At the trial, the jury heard testimony from Golden about his adherence to the Moorish Hajar religion and other Islamic faith groups. Golden testified that during his phone call with Abney, he was simply discussing elevating someone to a higher position within the Moorish Hajars to allow that person to lead religious services in the prison. Golden denied that he was a member of the Black P. Stones and admitted into evidence a charter of the Moorish Hajars to prove that the group was a religious organization and not a gang.
Cox testified next. He stated that he was a "Black P. Stone specialist" and had identified Golden as a member of the Black P. Stones and Abney as a member of the Gangster Stones. Cox believed that Golden and Abney were discussing elevating someone within the Black P. Stones, not a religious group. He also testified that he was unfamiliar with the Moorish Hajars and was unaware of Golden's religion when he wrote the disciplinary ticket. Cox testified that the Intelligence Unit views the Black P. Stones as a gang that uses the trappings and terminology of Islamic faith groups to mask gang activity. Heck and Myers also testified that they believed that Golden and Abney were discussing gang activity and that they were unfamiliar with the Moorish Hajars. Both also said that they did not believe that Golden discussed religion at all on the phone call.
The court instructed the jury that, to succeed, Golden needed to show that the defendants intentionally disciplined him because he discussed his religion on the call with Abney. The jury found for the defendants. Golden did not move for judgment as a matter of law at the close of evidence or after the verdict. He now appeals.
Golden first argues that the verdict is against the weight of the evidence. But he did not file a post-trial motion for judgment as a matter of law under Rule 50 of the Federal Rules of Civil Procedure and therefore failed to preserve a sufficiency-of-the-evidence challenge for appellate review. See Collins v. Lochard, 792 F.3d 828, 831 (7th Cir. 2015).
Next, Golden challenges the admission of a Moorish Hajar charter he was unfamiliar with, and he alleges that the defense withheld or destroyed two pieces of evidence (an internal affairs interview with Golden after he witnessed excessive force, and a "kite" found inside of Golden's cell).

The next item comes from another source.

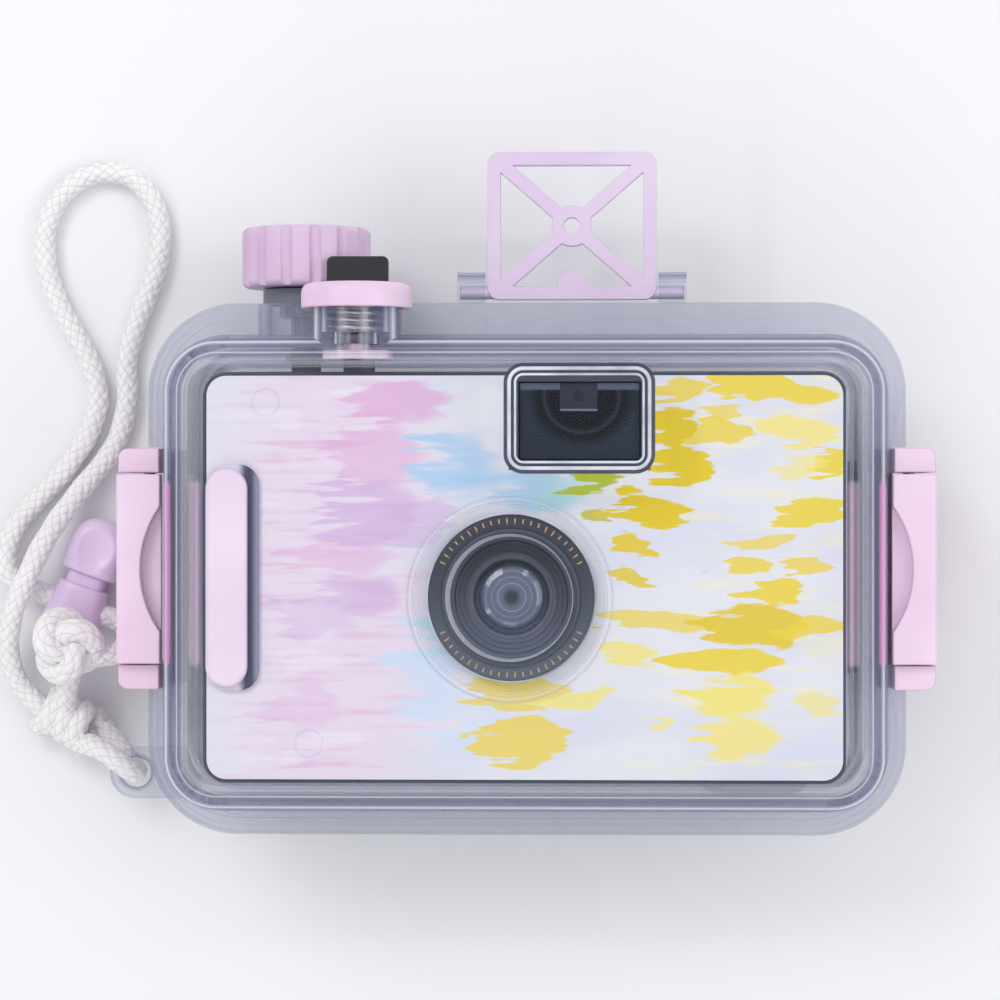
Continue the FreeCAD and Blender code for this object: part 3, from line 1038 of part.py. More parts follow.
def make_strap():
    rope = D.rope.value / 2
    loop, radii = path_wire(LOOP_ROUTE)
    print("strap_loop radii", [round(radius, 1) for radius in radii])
    formed("strap_loop", tube("strap_loop", loop, rope))
    ring, radii = path_wire(lug_loop_route(), share=0.49)
    print("strap_lug_loop radii", [round(radius, 1) for radius in radii])
    formed("strap_lug_loop", tube("strap_lug_loop", ring, rope))
    formed("strap_hitch", capsule(Vector(*HITCH_ENDS[0]), Vector(*HITCH_ENDS[1]), D.hitch_radius.value))
    knot = doc.addObject("Part::Ellipsoid", "strap_knot")
    pieces["strap_knot"] = knot
    for path, size in (("Radius1", D.knot_tall), ("Radius2", D.knot_wide), ("Radius3", D.knot_long)):
        bind(knot, path, size)
    knot.Placement.Base = Vector(*KNOT)
    make_cord_lock()


def lug_loop_route():
    """The rope from the hitch under the lug, up through its eye and back over it."""
    clear = D.rope.value / 2 + D.eye_gap.value
    eye = Vector(-D.eye_x.value, -D.eye_y.value, 0)
    hitch = Vector(HITCH_ENDS[1][0], HITCH_ENDS[1][1], 0)
    back = (hitch - eye) * (1 / (hitch - eye).Length)
    across = Vector(back.y, -back.x, 0)
    below = Vector(0, 0, D.eye_base.value - clear)
    above = Vector(0, 0, D.eye_base.value + D.eye_plate.value + clear)
    reach = back * (above.z - below.z)
    inside = Vector(0, 0, HITCH_ENDS[1][2])
    return [tuple(point) for point in (
        hitch + across * D.lug_strand_in.value + below, eye + below, eye + above, eye + reach + above,
        hitch - across * D.lug_strand_out.value + inside)]


def capsule(start, end, radius):
    body = Part.makeCylinder(radius, (end - start).Length, start, end - start)
    caps = [Part.makeSphere(radius, start), Part.makeSphere(radius, end)]
    return body.multiFuse(caps).removeSplitter()


def make_cord_lock():
    """A sprung cord lock: a barrel with a cross hole for the rope, and a plunger with a hole of its own."""
    barrel = new_body("cord_lock_body")
    half_wide, half_thick = D.lock_wide / 2, D.lock_thick / 2
    pad(barrel, rounded(new_sketch(barrel, "YZ_Plane"), -half_wide, half_wide, -half_thick, half_thick,
                        D.lock_round), D.lock_long)
    core, cavity = D.lock_core / 2, D.lock_cavity / 2
    pocket(barrel, rectangle(new_sketch(barrel, "YZ_Plane", D.lock_long), -core, core, -cavity, cavity),
           D.lock_long - D.lock_floor)
    cut_cross_hole(barrel, D.lock_hole - D.lock_slot / 2, D.lock_hole + D.lock_slot / 2)
    plunger = new_body("cord_lock_plunger")
    gap = D.tongue_gap
    pad(plunger, rectangle(new_sketch(plunger, "YZ_Plane", D.tongue_end), gap - core, core - gap,
                           gap - cavity, cavity - gap), D.cap_bottom - D.tongue_end)
    cap = rounded(new_sketch(plunger, "YZ_Plane", D.cap_bottom), -D.lock_cap, D.lock_cap, -half_thick,
                  half_thick, D.lock_round)
    pad(plunger, cap, D.cap_long)
    round_edges(plunger, D.lock_dome, level("X", D.cap_bottom + D.cap_long))
    dish = plunger.newObject("PartDesign::SubtractiveSphere", "thumb_dish")
    bind(dish, "Radius", D.dish_ball)
    place(dish, D.cap_bottom + D.cap_long / 2, 0, half_thick + D.dish_ball - D.dish_sink)
    cut_cross_hole(plunger, D.lock_hole - D.rope / 2 - D.fit_gap * 2,
                   D.lock_hole + D.rope / 2 + D.lock_travel + D.fit_gap * 2)
    doc.recompute()
    spring = coil_spring("cord_lock_spring", D.lock_spring_radius.value, D.lock_spring_wire.value,
                         D.lock_spring_turns.value,
                         (D.tongue_end - D.lock_floor - D.lock_spring_wire * 2).value)
    coil = formed("cord_lock_spring", spring)
    turn = FreeCAD.Rotation(Vector(0, 0, 1), D.lock_turn.value)
    for piece in (barrel, plunger):
        piece.Placement = FreeCAD.Placement(Vector(), turn)
        bind(piece, "Placement.Rotation.Angle", D.lock_turn)
        place(piece, -D.lock_x, -D.lock_y, D.lock_level)
    along = turn.multVec(Vector(D.lock_floor.value + D.lock_spring_wire.value, 0, 0))
    base = Vector(-D.lock_x.value, -D.lock_y.value, D.lock_level.value)
    coil.Placement = FreeCAD.Placement(base + along, turn * FreeCAD.Rotation(Vector(0, 1, 0), 90))


def cut_cross_hole(body, near, far):
    tall = D.lock_slot_tall / 2
    sketch = rectangle(new_sketch(body, "XZ_Plane"), near, far, -tall, tall)
    pocket(body, sketch, D.lock_wide + 2, midplane=True)


def check_and_write():
    """Every object is up to date and every piece is a sound solid before anything is written."""
    doc.recompute()
    for thing in doc.Objects:
        if "Invalid" in thing.State or "Error" in thing.State:
            raise RuntimeError(f"{thing.Label} failed: {thing.State}")
    os.makedirs("parts", exist_ok=True)
    for label, piece in pieces.items():
        shape = piece.Shape
        if shape.isNull() or not shape.isValid() or not shape.Solids:
            raise RuntimeError(f"{label} has no sound solid")
        shape.exportStep(f"parts/{label}.step")
    print(len(pieces), "pieces written")


make_rear_shell()
make_front_shell()
make_case_gasket()
make_button_guard()
make_latches()
make_sight_frame()
make_shutter_button()
make_winding_train()
make_front_cover()
make_film_door()
make_door_parts()
make_chassis()
make_finder()
make_print_and_grip()
make_lens()
make_film_drive()
make_strap()
check_and_write()
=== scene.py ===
"""The looks of an underwater film camera: a clear latched case, a pastel tie-dyed camera and a white strap.

Metres, in the frame of the solids: X to the right across the front, Y to the top, Z out of the lens.
The view and the light come first, then the finishes and which solid wears which, then the strap with its cord
lock, the two springs, the fine moulded lines and the floor.
"""

import json
import math
import bpy
import numpy as np
from mathutils import Matrix, Vector

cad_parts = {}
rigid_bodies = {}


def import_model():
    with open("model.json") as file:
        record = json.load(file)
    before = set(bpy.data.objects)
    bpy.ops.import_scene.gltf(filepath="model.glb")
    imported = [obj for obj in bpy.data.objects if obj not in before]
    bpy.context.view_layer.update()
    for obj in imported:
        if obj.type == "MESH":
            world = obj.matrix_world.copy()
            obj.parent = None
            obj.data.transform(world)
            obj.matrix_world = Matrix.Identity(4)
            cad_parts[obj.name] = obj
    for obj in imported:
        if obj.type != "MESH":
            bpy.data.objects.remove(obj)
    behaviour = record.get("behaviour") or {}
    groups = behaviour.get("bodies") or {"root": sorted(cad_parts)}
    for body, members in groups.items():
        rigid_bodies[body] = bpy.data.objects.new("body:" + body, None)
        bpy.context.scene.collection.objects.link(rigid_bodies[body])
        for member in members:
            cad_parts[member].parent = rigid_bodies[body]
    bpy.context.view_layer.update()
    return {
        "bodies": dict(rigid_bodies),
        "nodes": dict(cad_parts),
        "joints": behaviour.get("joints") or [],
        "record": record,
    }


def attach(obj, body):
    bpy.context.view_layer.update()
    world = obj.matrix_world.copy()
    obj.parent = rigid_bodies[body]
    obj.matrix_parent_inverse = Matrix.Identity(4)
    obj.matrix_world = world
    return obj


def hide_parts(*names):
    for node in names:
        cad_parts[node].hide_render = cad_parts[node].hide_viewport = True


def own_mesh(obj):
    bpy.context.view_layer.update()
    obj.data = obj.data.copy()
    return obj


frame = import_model()
nodes = frame["nodes"]

MM = 0.001                              # a millimetre in the scene's metres
LENS_AXIS = np.array([-2.0, -4.4])      # x and y of the lens, mm
GRIP_X = -48.4                          # middle of the grip bar, mm
ROPE = 3.8                              # thickness of the strap's rope, mm
STRANDS = 6                             # strands of the braid that wind each way
ABOVE_ZERO = 400.0                      # added to strand numbers that would fall below zero
FORWARD = np.array([0.0, 0.0, 1.0])     # out of the lens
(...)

As to the first argument, Golden did not object to the admission of the charter and therefore forfeited any challenge. See Wilson v. City of Chi., 758 F.3d 875, 885 (7th Cir. 2014). And he has not shown that extraordinary circumstances exist for allowing plain-error review under Rule 103(e) of the Federal Rules of Evidence. See Walker v. Groot, 867 F.3d 799, 803 (7th Cir. 2017). In any case, at trial only one charter was presented, and it was identified by Golden and admitted without objection as Plaintiff's Exhibit 12. Golden cannot argue that he was prejudiced by his own evidence, offered to show that the Moorish Hajars were a religious group. See Rainey v. Taylor, 941 F.3d 243, 251 (7th Cir. 2019) (discussing FED. R. EVID. 403).

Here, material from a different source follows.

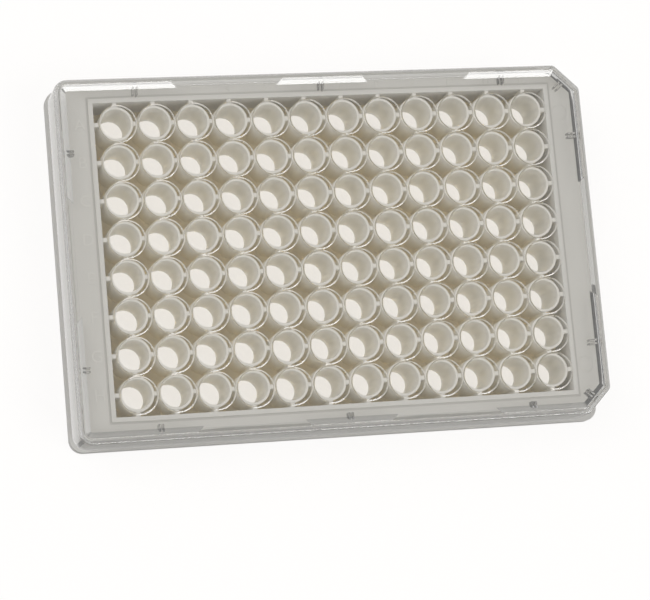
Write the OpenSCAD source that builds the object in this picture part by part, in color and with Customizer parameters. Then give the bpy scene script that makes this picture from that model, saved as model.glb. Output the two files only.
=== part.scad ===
// 96-well plate with a clear window under its wells and a loose clear lid.
// Lengths are millimetres. The plate stands on z = 0, centred on the z axis,
// with row A towards +y and column 1 towards -x.

/* [Well field] */
// Number of wells along x
columns = 12; // [4:1:24]
// Number of wells along y
rows = 8; // [2:1:16]
// Distance between well centres
pitch = 9; // [8.6:0.1:12]
// Bore of a well at its foot
well_d = 6.4; // [5:0.1:6.8]
// Widening of a well's radius from its foot to its mouth
well_taper = 0.25; // [0:0.05:0.25]
// Wall thickness of a well tube at its foot
tube_wall = 0.85; // [0.55:0.05:0.9]
// Width of the bevel around a well's mouth
mouth_bevel = 0.12; // [0.05:0.01:0.2]
// Depth of the well rims below the top of the plate
rim_drop = 0.15; // [0.05:0.05:0.6]
// Thickness of the ribs that tie the tubes to each other and to the frame
rib_t = 1; // [0.4:0.05:1.2]
// Depth of the ribs' top edges below the well rims
rib_drop = 0.2; // [0.1:0.05:2]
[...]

With respect to the missing evidence, Golden's argument is waived. He did not move to compel production of these items during discovery, seek a discovery sanction, or ask for an adverse-inference jury instruction on the basis of spoliation. We will not review an evidentiary issue that is raised for the first time on appeal. See Bracey v. Grondin, 712 F.3d 1012, 1020 (7th Cir. 2013). Further, Golden provides no support for his assertion that any evidence was withheld or destroyed, let alone intentionally and in bad faith. See Downing v. Abbott Lab'ys, 48 F.4th 793, 812 (7th Cir. 2022).

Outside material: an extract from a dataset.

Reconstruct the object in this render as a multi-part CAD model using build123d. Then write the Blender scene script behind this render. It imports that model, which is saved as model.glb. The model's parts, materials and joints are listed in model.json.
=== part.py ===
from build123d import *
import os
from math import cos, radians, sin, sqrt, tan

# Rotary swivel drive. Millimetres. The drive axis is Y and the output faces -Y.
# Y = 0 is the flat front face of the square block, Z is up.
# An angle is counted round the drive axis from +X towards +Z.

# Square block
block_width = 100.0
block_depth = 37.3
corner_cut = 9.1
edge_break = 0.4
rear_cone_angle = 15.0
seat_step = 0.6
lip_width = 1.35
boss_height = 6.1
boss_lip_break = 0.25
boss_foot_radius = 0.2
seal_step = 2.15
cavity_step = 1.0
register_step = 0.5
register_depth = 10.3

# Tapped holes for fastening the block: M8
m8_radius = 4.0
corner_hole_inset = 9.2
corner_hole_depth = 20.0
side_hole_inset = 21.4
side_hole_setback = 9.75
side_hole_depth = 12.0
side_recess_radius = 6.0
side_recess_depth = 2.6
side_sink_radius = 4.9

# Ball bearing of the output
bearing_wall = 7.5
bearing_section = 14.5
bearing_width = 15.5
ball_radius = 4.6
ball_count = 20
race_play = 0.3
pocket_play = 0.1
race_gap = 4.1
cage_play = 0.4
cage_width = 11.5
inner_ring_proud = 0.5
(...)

Golden further contends that the jurors had an inherent bias against "Islamic religions" and possible gang members. But Golden did not raise any concerns of jury bias in the district court or object during voir dire when the district court offered the parties an opportunity to express concerns or identify problems. He has thus waived his jury-bias argument. Ammons-Lewis v. Metro. Water Reclamation Dist. of Greater Chi., 488 F.3d 739, 744 (7th Cir. 2007). Regardless, during voir dire, the district court allowed Golden's counsel to probe the potential jurors for bias against gang members or bias based on the jurors' religious beliefs. No jurors expressed that they would be biased because of their religious beliefs. One juror stated that he had a negative experience with gangs, and the court struck that juror for cause. Thus Golden lacks evidence that the verdict for the defendants was a product of inherent bias.
Lastly, Golden argues that the jury composed of "all white Christians" was not a jury of his peers. Golden, however, never previously raised any issue about the jury's composition. To preserve this argument, he had to object before the jury was sworn and the venire was dismissed, see Lisle v. Welborn, 933 F.3d 705, 714-715 (7th Cir. 2019), and he did not. Regardless, a litigant does not have a right to a petit jury of his peers, only a right to a jury venire that represents a cross-section of the community. Marshall v. City of Chi., 762 F.3d 573, 578 (7th Cir. 2014). Golden did not timely object to the makeup of the venire, see 28 U.S.C. § 1867(c), (e), and on appeal he does not point to anything in the record to suggest that the jury pool was tainted.
AFFIRMED
[*] We have agreed to decide the case without oral argument because the briefs and record adequately present the facts and legal arguments, and oral argument would not significantly aid the court. FED. R. APP. p. 34(a)(2)(C).